Yakobus 4:13-17
Tuhan, melalui Yakobus, menyoroti dosa kesombongan yang ada di dalam jemaat. Ada dua kata yang digunakan: memegahkan diri (boasting: auchen, bragging, omong besar dengan penuh keyakinan/kepastian akan kemampuan, merayakan/memamerkan) dan congkak (arrogance: alazoneia, self-confidence, pride)–ayat 16. Arogansi adalah sikap hati yang merasa kuat, memegahkan diri adalah ekspresi dalam kata-kata dan sikap.
Pertama, Yakobus menunjukkan perilaku sombong yang dilakukan oleh beberapa orang (ayat 13). Mereka dengan yakin membuat rencana ini dan itu, dan sangat yakin bahwa rencananya akan berhasil dan akan mendatangkan keuntungan baginya. Strategic planning, proyeksi, perhitungan/kalkulasi bisa menjebak orang menjadi sombong dan yakin diri.
Kedua, Yakobus menyatakan bahwa sikap keyakinan diri seperti itu adalah konyol atau bodoh, sebab tidak ada satu orangpun yang bisa tahu (bukan memperkirakan) apa yang akan terjadi besok (ayat 14). Yakobus juga menyatakan bahwa hidup seseorang itu sangat rapuh (fragile) seperti uap, yang sebentar saja kelihatan lalu lenyap (ayat 14). Jadi, berdasar dua fakta itu, seharusnya orang tidak bisa yakin bahwa kalkulasi atau rencananya akan berjalan.
Ketiga, Yakobus menegaskan bahwa sikap yakin diri yang didasari hati yang arogan itu adalah dosa di hadapan Tuhan: “… semua kemegahan yang demikian adalah salah.
Jadi jika seorang tahu bagaimana ia harus berbuat baik, tetapi ia tidak melakukannya, ia berdosa.” (ayat 16-17). Kesombongan adalah dosa yang punya impack besar, bahkan dikatakan bahwa kesombongan adalah salah satu dari sikap yang dibenci dan merupakan kekejian bagi Tuhan (Ams. 6:17).

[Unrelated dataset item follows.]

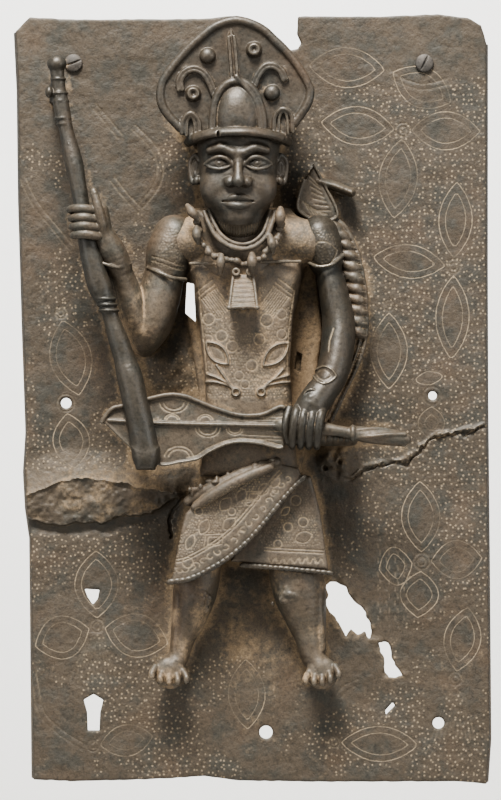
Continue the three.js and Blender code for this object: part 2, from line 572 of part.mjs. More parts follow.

Keempat, Yakobus mengajarkan bagaimana seorang percaya harus bersikap dalam kaitan rencana masa depan, agar dia tidak jatuh dalam dosa kesombongan, yaitu: mengandalkan perkenan Tuhan, dan bukan rencana atau perhitungannya sendiri. Uangkapan yang dipakai adalah: “Jika Tuhan menghendakinya…” (ayat 15). Ini cerminan sikap pengakuan bahwa bukan rencana/kalkulasinya, melainkan Tuhan yang menjadi Penentu, Tuhan yang menjadi Sumber Keberhasilan; tetapi juga pengakuan bahwa kehendak Tuhan yang akan terjadi, bukan kehendak/keinginan manusia.
Dengan demikian: Pertama, seorang percaya tidak akan mengandalkan rencananya sendiri, tetapi ia akan datang kepada Tuhan, memohon perkenan Tuhan untuk menyatakan kehendak-Nya, dan menyesuaikan rencananya dengan kehendak Tuhan–itu jaminan keberhasilan. Kedua, membawa semua rencananya di dalam doa, memohon pertolongan dan kemurahan Tuhan agar memberkati dan membuatnya berhasil.
Penerapan:
(1) Saya mengakui bahwa saya mengandalkan pikiran/kalkulasi/rencana saya dalam berbagai hal; dan menyatakan keyakinan diri saya kepada orang lain bahwa rencana itu bagus dan pasti akan berhasil. Saya mengakui itu sebagai dosa kesombongan.
(2) Belajar untuk mencari pimpinan Tuhan dalam membuat rencana, mendoakan rencana itu agar diberkati dan dibuat berhasil oleh Tuhan.